Cobra pose is a shape that you will find in many yoga classes and in Sun Salutation A. Some opt for Upward-Facing Dog instead of Cobra pose, but I much prefer this one as the safest route when learning these skills.
Bhujangasana is the Sanskrit term for cobra and might just be one of my favorite Sanskrit yoga terms to use.
Should you do cobra pose? Do you think you should choose it over Upward-Facing Dog? “Maybe” is my answer to those questions. Let’s take a look at the benefits of cobra and how to do it.
Benefits of Bhujangasana
I love cobra because it’s a gentler backbend and heart-opener than some of the other backbends out there. It’s very grounding because most of your body is in contact with the ground. Cobra is also a beautiful shape to utilize to get some energy flowing within the body.
Physically, cobra pose is beneficial to a few parts of the body (or more than a few if you engage more).
It strengthens the spine and also great pose (if done slowly & carefully) to assist in back pain. After all, yoga is mostly all centered around the spine and the breath.
All of the shapes just move around and with the spine. It stretches and expands through the chest, shoulders, lungs, and abdomen. If you’re doing it properly active, your glutes should be squeezing.
If they are, it also helps to firm and tone the booty.
Cobra also has the power to get kundalini energy flowing.
It can relieve stress and fatigue, as well as help open the heart and lungs (which can be a contributor to that stress and fatigue because you can breathe easier).
Step-By-Step Guide To Doing Cobra Pose
- To get into cobra, you have to be on your belly. How you get onto your belly is up to you. In a traditional Vinyasa class, you will typically lower into cobra from plank pose.

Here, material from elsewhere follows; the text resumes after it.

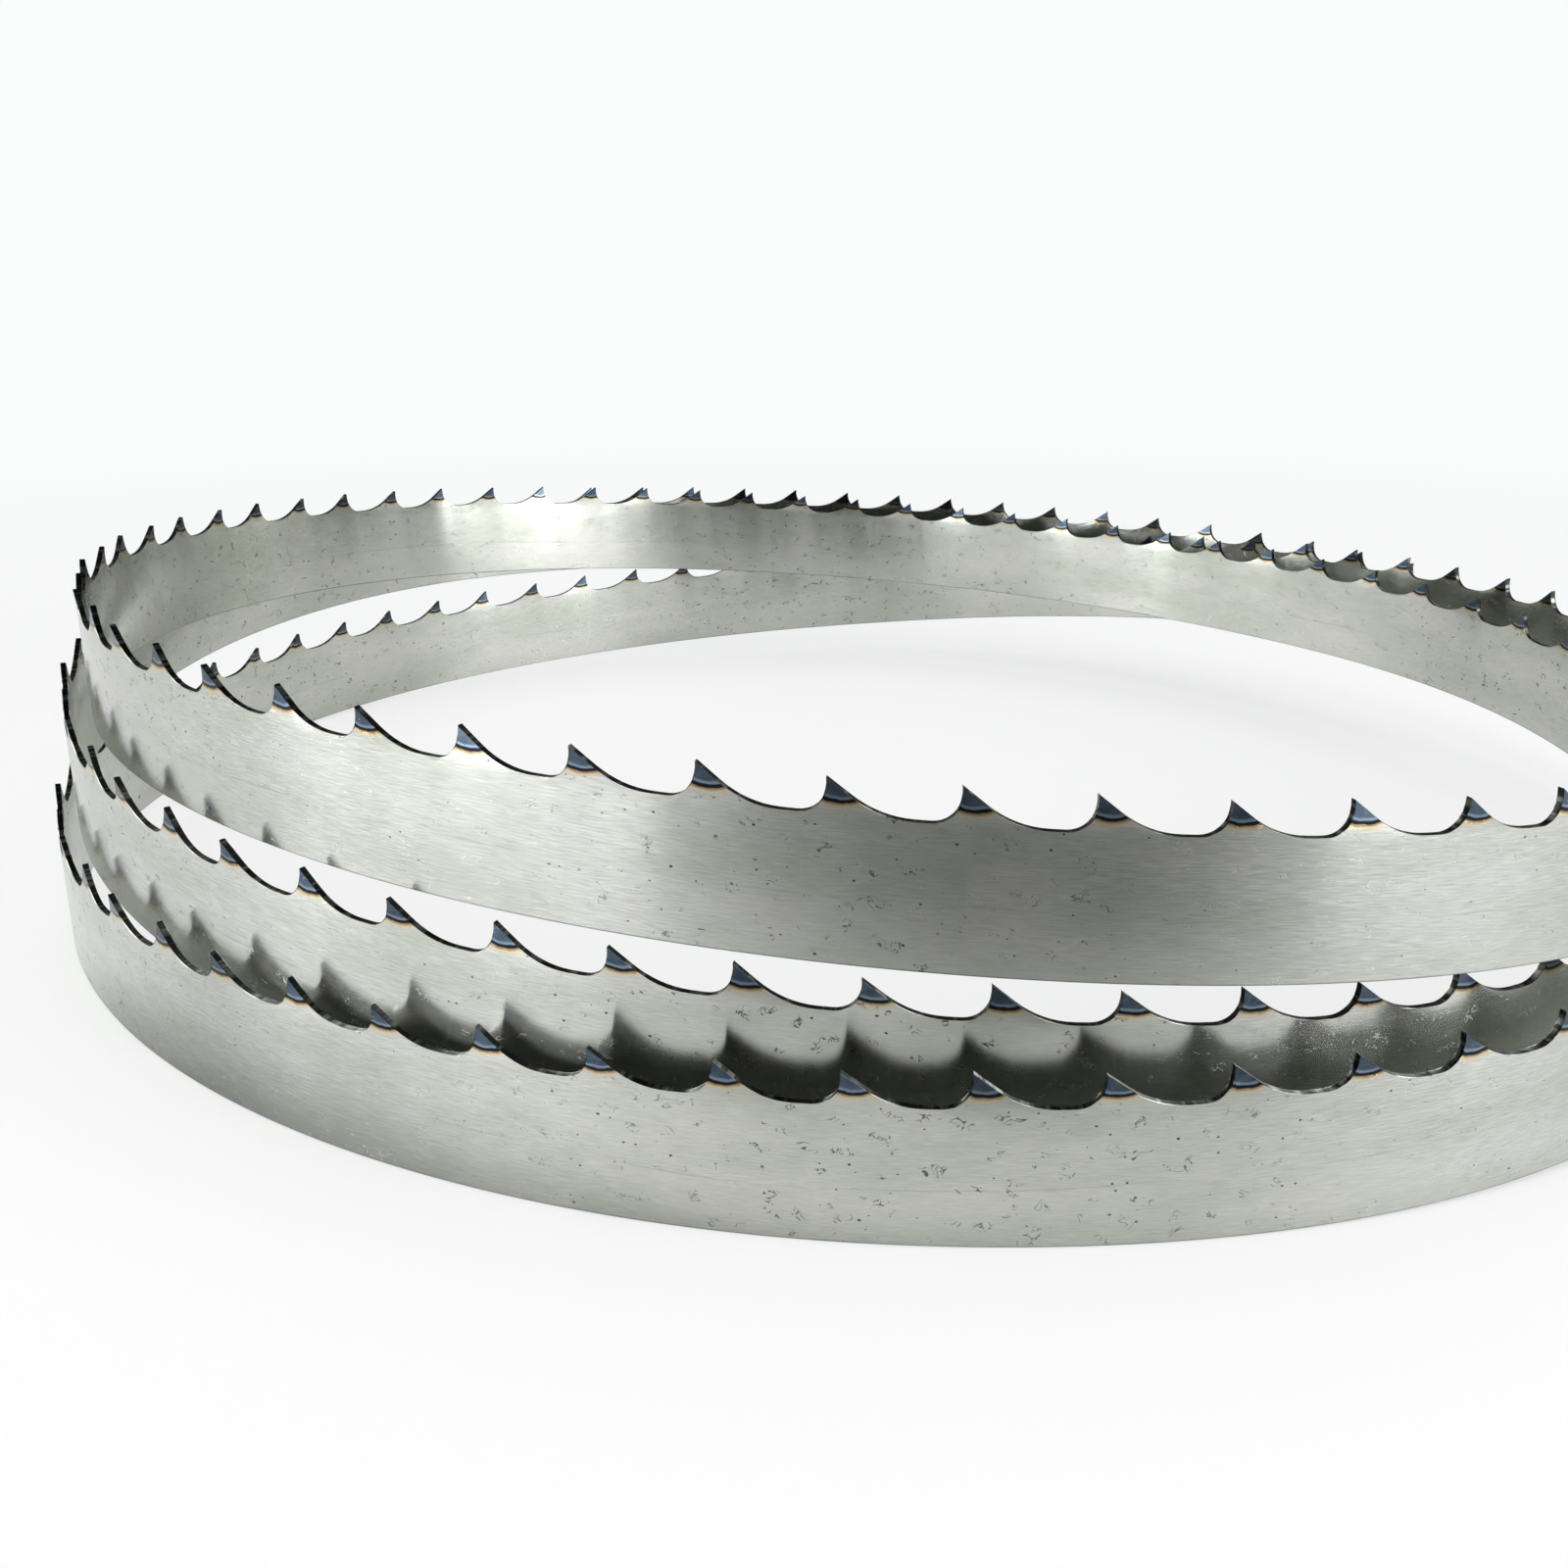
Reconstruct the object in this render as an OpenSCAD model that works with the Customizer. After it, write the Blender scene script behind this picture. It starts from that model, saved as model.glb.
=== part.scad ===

- So you’re on your belly. You want your hands planted next to your shoulders, elbows pointing towards the back of the room. Legs are stretched out long behind you.
- The tops of your feet are pressing into the ground here (toes usually aren’t tucked unless you really want to). Be aware of your feet coming off the ground when lifting into this shape. Actively press through the tops of the feet while squeezing the inner thighs towards each other, and also squeezing everything upwards towards the glutes (booty is engaged too).
Your knee caps are lifted off the floor.
- Hips and possibly pelvic bone are pressing into the ground too. This can be uncomfortable on the hip bones or pelvic bone depending on the shapes of your body. Sometimes using a blanket under the hips can soften this experience.
- Hands are actively pressing into the ground (but not launching you upwards, just holding a foundation), while arms and elbows squeeze towards each other toward the midline/spine. You can activate your triceps here too.
- Your belly is pulling up and in towards the spine here. You aren’t lifting into cobra by pushing with your hands. That defeats the purpose of this cobra pose.
- When the cobra lift happens, you are ideally wanting your chest to come forward and up so that the bend in your back is happening in the upper back just below the shoulder blades, as opposed to bending into the low back which is not super for your spinal health.
- So the lift. What does it look like? Breathe in, use the feet, the hips, and the engagement of the glutes and abdominals to lift the chest slightly forward and then up. This can be a “baby” cobra, just a little lift if your spine isn’t warmed up or you just want to keep it low. Or lifting higher if that is your jam. You can hold it and stay up, or lower on the exhale.
Adding in variation…
There are a few fun things to do with cobra. Let’s take a look at some options.
- I love to literally roll my body through the shapes in something that I call “cobra rolls.” Instead of it being two static shapes: down and lift. You can roll up with your breath, allowing the head to be the last thing that rises and falls. Another version of a cobra roll is rolling one shoulder back at a time.
- You can do cobra without hands if you desire. This will start to turn into locust pose. All you have to do is lift the feet and hands on one of those lifts and it becomes locust. Ensure you keep all of the prior engagement of the legs, glutes, and belly while squeezing the legs towards each other and arms towards each other in the lift.
- Another variation I like to add in when my body is warmed up is a mixture of locust and cobra. As you inhale up into cobra, look left as you lift the left leg off the ground. Exhale back down. Inhale looking right while lifting the right leg off the ground.
- Some other options to add on to this shape is to use the hands and press yourself higher into a “high” cobra.
When approaching cobra pose, try to allow the lift to happen through the extension of the chest upwards, and from the muscles of the abdominals and legs.
If you push yourself up with your hands, you could strain your back. To test if you are using your hands to make this shape, get into cobra how you normally would, and then gently remove one hand at a time.
Do you rock back lower? That means your hands were doing the work and not the core of your body. So test your limit by only lifting through the extension of the chest, rather than your hands.
Cobra will build muscle just like upward-facing dog does. Of course, they are different muscle groups in some respects (and the same in others), but they are a lot less likely to harm your back as updog does.
Mostly because people dump into their backs in the latter without engaging the glutes. I hope you enjoy a new and strengthening experience with these cobra tips.